DM: I actually think it’s harder for established companies. It’s key to differentiate between having a good idea and executing one. That’s where the big corporates struggle most. They’re full of amazing people with all sorts of great ideas but getting them through systems and processes is nearly impossible.

Is it essential to patent-protect innovative products?

AL: It’s a very interesting subject. If we take IT for example – patents can actually become a block to the evolutionary process within the industry. Of course, getting a patent future proofs yourself from the competition copying your concept but, having said that, if you’re looking to protect yourself from someone more creative, smarter and agile, you’ve probably lost the battle already!

In our industry everything is moving faster and research takes less time than the development itself. No matter how good you are at copy pasting, you can’t copy Google or Netflix. The most important thing is not the tech itself but rather its ‘use-case’ – or in other words, does it solve what it’s meant to solve? Competition is healthy and the key to innovation. If you spend your whole time looking behind you, you’ll never be able move forwards.
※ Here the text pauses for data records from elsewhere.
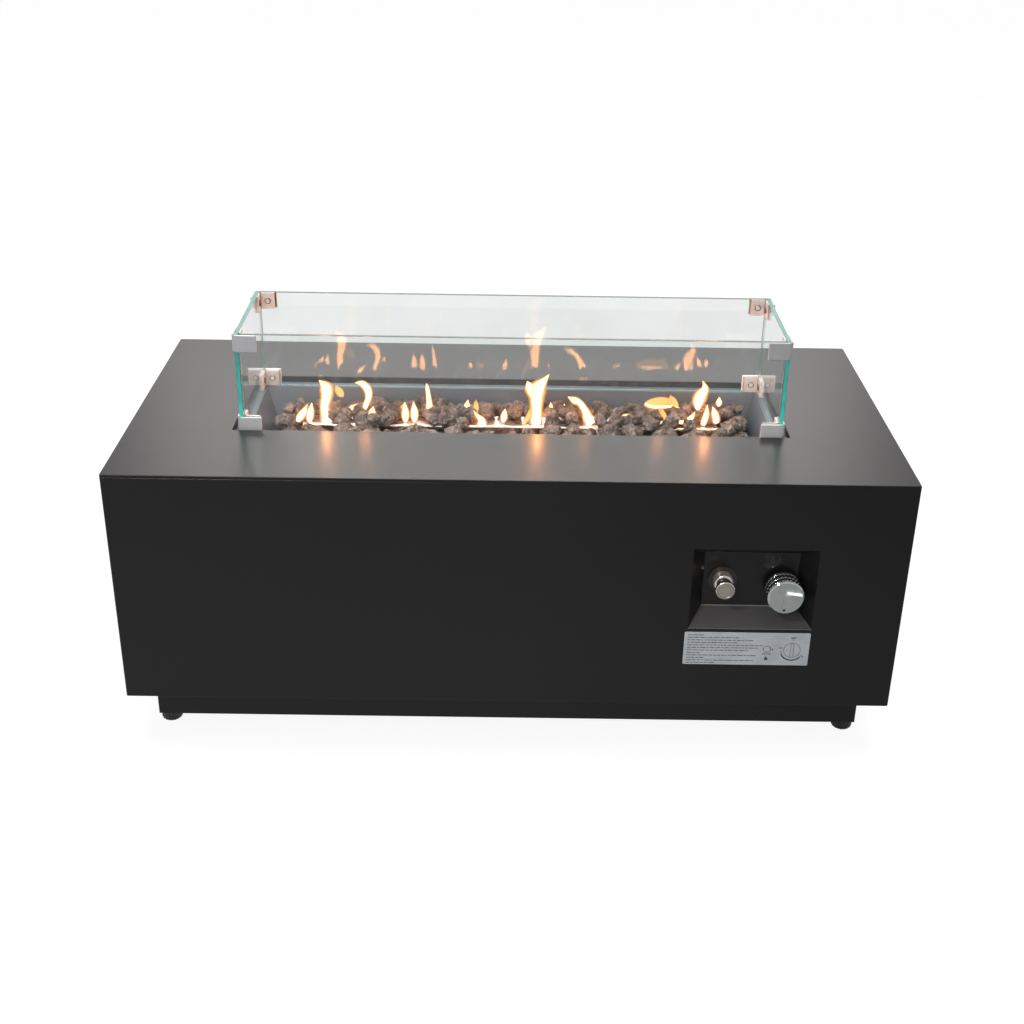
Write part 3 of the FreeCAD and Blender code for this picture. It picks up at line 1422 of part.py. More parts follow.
def build():
    """Every node by name."""
    foot_names = ("foot_front_left", "foot_front_right", "foot_back_left", "foot_back_right")
    spindle = valve_spindle()
    nodes = {
        "top_panel": top_panel(),
        "front_panel": front_panel(),
        "back_panel": back_panel(),
        "left_side_panel": side_panel("left_side_panel", -1),
        "right_side_panel": side_panel("right_side_panel", 1),
        "top_strips": top_strips(),
        "corner_posts": corner_posts(),
        "plinth_front": plinth_channel("plinth_front", -1),
        "plinth_back": plinth_channel("plinth_back", 1),
        "plinth_left": plinth_end("plinth_left", -1),
        "plinth_right": plinth_end("plinth_right", 1),
        "foot_nuts": foot_nuts(),
        "front_rail": fire_rail("front_rail", -1),
        "back_rail": fire_rail("back_rail", 1),
        "fire_bowl": fire_bowl(),
        "burner": burner(),
        "burner_supports": burner_supports(),
        "air_mixer": air_mixer(),
        "orifice": orifice(),
        "lava_rocks_front": lava_rocks("lava_rocks_front", -1),
        "lava_rocks_back": lava_rocks("lava_rocks_back", 1),
        "sensor_bracket": sensor_bracket(),
        "spark_electrode": spark_electrode(),
        "thermocouple": thermocouple(),
        "spark_lead": spark_lead(),
        "thermocouple_lead": thermocouple_lead(),
        "control_niche": control_niche(),
        "instruction_plate": instruction_plate(),
        "valve_body": valve_body(),
        "valve_nut": valve_nut(),
        "valve_bezel": valve_bezel(),
        "valve_spindle": spindle,
        "knob": knob(spindle),
        "spring_washer": spring_washer(),
        "knob_spring": knob_spring(),
        "igniter_body": igniter_body(),
        "igniter_collar": igniter_collar(),
        "igniter_washer": igniter_washer(),
        "igniter_nut": igniter_nut(),
        "igniter_button": igniter_button(),
        "igniter_plunger": igniter_plunger(),
        "igniter_spring": igniter_spring(),
        "igniter_battery": igniter_battery(),
        "gas_tube": gas_tube(),
        "inlet_tube": inlet_tube(),
        "tube_nuts": tube_nuts(),
        "gas_inlet": gas_inlet(),
        "inlet_nut": inlet_nut(),
        "glass_front": long_pane("glass_front", -1),
        "glass_back": long_pane("glass_back", 1),
        "glass_left": end_pane("glass_left", -1),
        "glass_right": end_pane("glass_right", 1),
        "guard_brackets_bottom": guard_brackets("guard_brackets_bottom", "guard_bottom"),
        "guard_brackets_top": guard_brackets("guard_brackets_top", "guard_top - bracket_height"),
        "guard_clamps": guard_clamps(),
        "guard_screws": guard_screws(),
    }
    nodes.update(zip(foot_names, feet()))
    return nodes


def export(nodes):
    """Checks every object and each node's shape, then writes one file for each node."""
    doc.recompute()
    for thing in doc.Objects:
        if "Invalid" in thing.State or "Error" in thing.State:
            raise RuntimeError(f"{thing.Name} failed: {thing.State}")
    os.makedirs("parts", exist_ok=True)
    for name, thing in nodes.items():
        thing.Label = name
        if thing.Shape.isNull() or not thing.Shape.isValid():
            raise RuntimeError(f"{name} has no valid shape")
        thing.Shape.exportStep(f"parts/{name}.step")
        box = thing.Shape.BoundBox
        print(f"{name}: {len(thing.Shape.Solids)} solids, {thing.Shape.Volume / 1000:.1f} cm3, "
              f"{box.XLength:.1f} x {box.YLength:.1f} x {box.ZLength:.1f} mm")


export(build())
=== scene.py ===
import json
import math
import random

import bmesh
import bpy
from mathutils import Matrix, Vector

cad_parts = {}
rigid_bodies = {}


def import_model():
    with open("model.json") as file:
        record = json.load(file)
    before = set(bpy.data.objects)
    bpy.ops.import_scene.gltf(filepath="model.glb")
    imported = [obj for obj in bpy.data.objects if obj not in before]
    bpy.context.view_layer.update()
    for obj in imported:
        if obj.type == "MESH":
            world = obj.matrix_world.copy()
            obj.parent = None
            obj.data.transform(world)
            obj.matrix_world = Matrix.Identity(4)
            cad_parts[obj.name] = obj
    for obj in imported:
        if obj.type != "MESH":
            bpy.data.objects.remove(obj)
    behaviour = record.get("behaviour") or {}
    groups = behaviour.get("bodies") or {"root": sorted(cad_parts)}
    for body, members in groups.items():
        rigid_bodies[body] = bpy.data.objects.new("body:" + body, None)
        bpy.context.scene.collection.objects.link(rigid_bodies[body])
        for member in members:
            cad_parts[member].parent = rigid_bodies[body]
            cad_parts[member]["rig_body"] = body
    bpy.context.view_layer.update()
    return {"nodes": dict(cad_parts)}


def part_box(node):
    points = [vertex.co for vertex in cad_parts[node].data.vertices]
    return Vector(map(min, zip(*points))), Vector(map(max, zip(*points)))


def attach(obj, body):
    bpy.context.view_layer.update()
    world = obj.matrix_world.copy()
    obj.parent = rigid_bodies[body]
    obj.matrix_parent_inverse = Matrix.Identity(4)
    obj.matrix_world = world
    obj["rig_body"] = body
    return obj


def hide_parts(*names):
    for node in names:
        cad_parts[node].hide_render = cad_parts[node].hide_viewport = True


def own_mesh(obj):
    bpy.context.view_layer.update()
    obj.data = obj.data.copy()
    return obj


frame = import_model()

scene = bpy.context.scene
scene.view_settings.view_transform = "Standard"


def add_object(name, data):
    """A new object in the scene."""
    made = bpy.data.objects.new(name, data)
    scene.collection.objects.link(made)
    return made


# Camera. It looks down at the front from chest height and leans very slightly.
camera_data = bpy.data.cameras.new("camera")
camera_data.lens = 50.64
camera_data.sensor_width = 36
camera = add_object("camera", camera_data)
heading = Matrix.Rotation(math.radians(-0.2533), 3, "Z")
tilt = Matrix.Rotation(math.radians(63.192), 3, "X")
lean = Matrix.Rotation(math.radians(0.9219), 3, "Z")
camera.matrix_world = Matrix.Translation((-0.00545, -1.9433, 1.2268)) @ (heading @ tilt @ lean).to_4x4()
scene.camera = camera

# Studio. A white floor and room, wide soft lamps behind and overhead that draw the sheen on the
# table top, and in front a weak fill and a small glint that shows only in shiny surfaces.
def add_node(tree, kind, **settings):
    """A node with its properties and inputs set; an output given to an input is linked to it.

    An input's name is written with _ for a space.
    """
    node = tree.nodes.new(kind)
    for name, setting in settings.items():
        if isinstance(setting, bpy.types.NodeSocket):
            tree.links.new(setting, node.inputs[name.replace("_", " ")])
        elif hasattr(node, name):
            setattr(node, name, setting)
        else:
            node.inputs[name.replace("_", " ")].default_value = setting
    return node


def new_tree(name):
    """An empty material and its node tree."""
    made = bpy.data.materials.new(name)
    made.use_nodes = True
    made.node_tree.nodes.clear()
    return made, made.node_tree


def show(tree, surface):
    """Makes a shader node the surface of its material."""
    tree.links.new(surface.outputs[0], tree.nodes.new("ShaderNodeOutputMaterial").inputs["Surface"])


def object_place(tree):
    """The place in its object of the point that is shaded."""
    return tree.nodes.new("ShaderNodeTexCoord").outputs["Object"]


def math_node(tree, operation, first, second):
    """A Math node; either value is a number or an output socket."""
    node = tree.nodes.new("ShaderNodeMath")
    node.operation = operation
    for slot, value in enumerate((first, second)):
        if isinstance(value, (int, float)):
            node.inputs[slot].default_value = value
        else:
            tree.links.new(value, node.inputs[slot])
    return node.outputs[0]


def brightness_seen(tree, straight, through, mirrored):
    """How bright the white room is to the camera, through glass and in a mirror."""
    path = tree.nodes.new("ShaderNodeLightPath")
    direct = math_node(tree, "MULTIPLY", path.outputs["Is Camera Ray"], straight)
    in_glass = math_node(tree, "MULTIPLY", path.outputs["Is Transmission Ray"], through)
    in_metal = math_node(tree, "MULTIPLY", mirrored, path.outputs["Is Glossy Ray"])
    return math_node(tree, "MAXIMUM", math_node(tree, "MAXIMUM", direct, in_glass), in_metal)


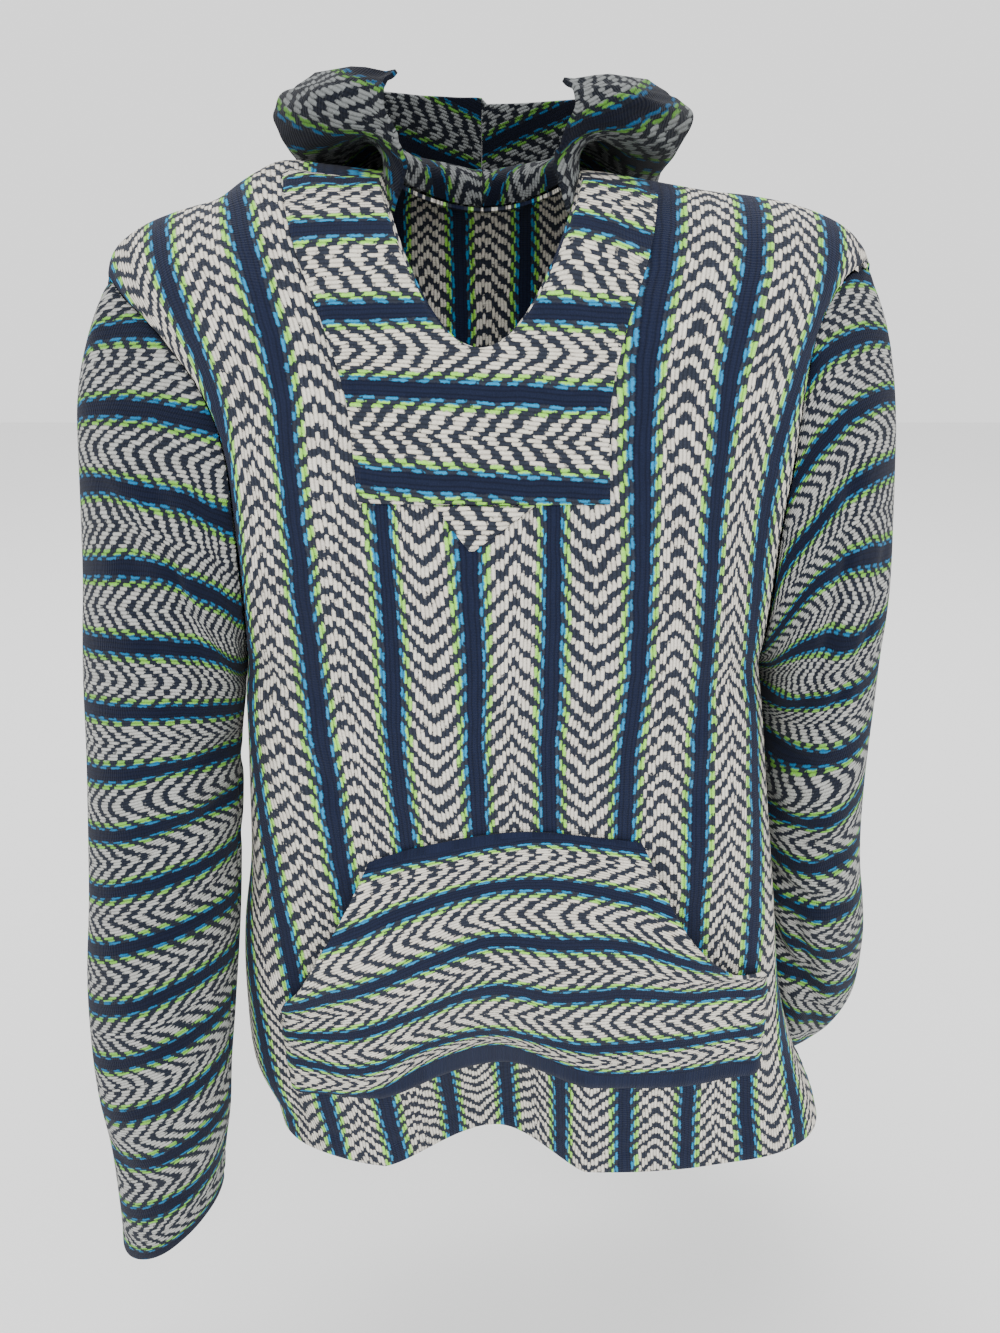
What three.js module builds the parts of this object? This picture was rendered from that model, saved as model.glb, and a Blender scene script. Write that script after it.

JB: Tricky question, and one that depends on what and where you launch this IP. It can be difficult to patent mathematical engines and logic, mostly because they’re re-treading prior art. Branding, artwork and UX is more important and can easily be copied, but the territories you launch will determine how protectable your IP will be once patented. US/EU/Japan is easy but expensive to protect in. But China/South East Asia is a nightmare to cover adequately. Specialised patent lawyers with experience in software, and ideally gaming, can help you better.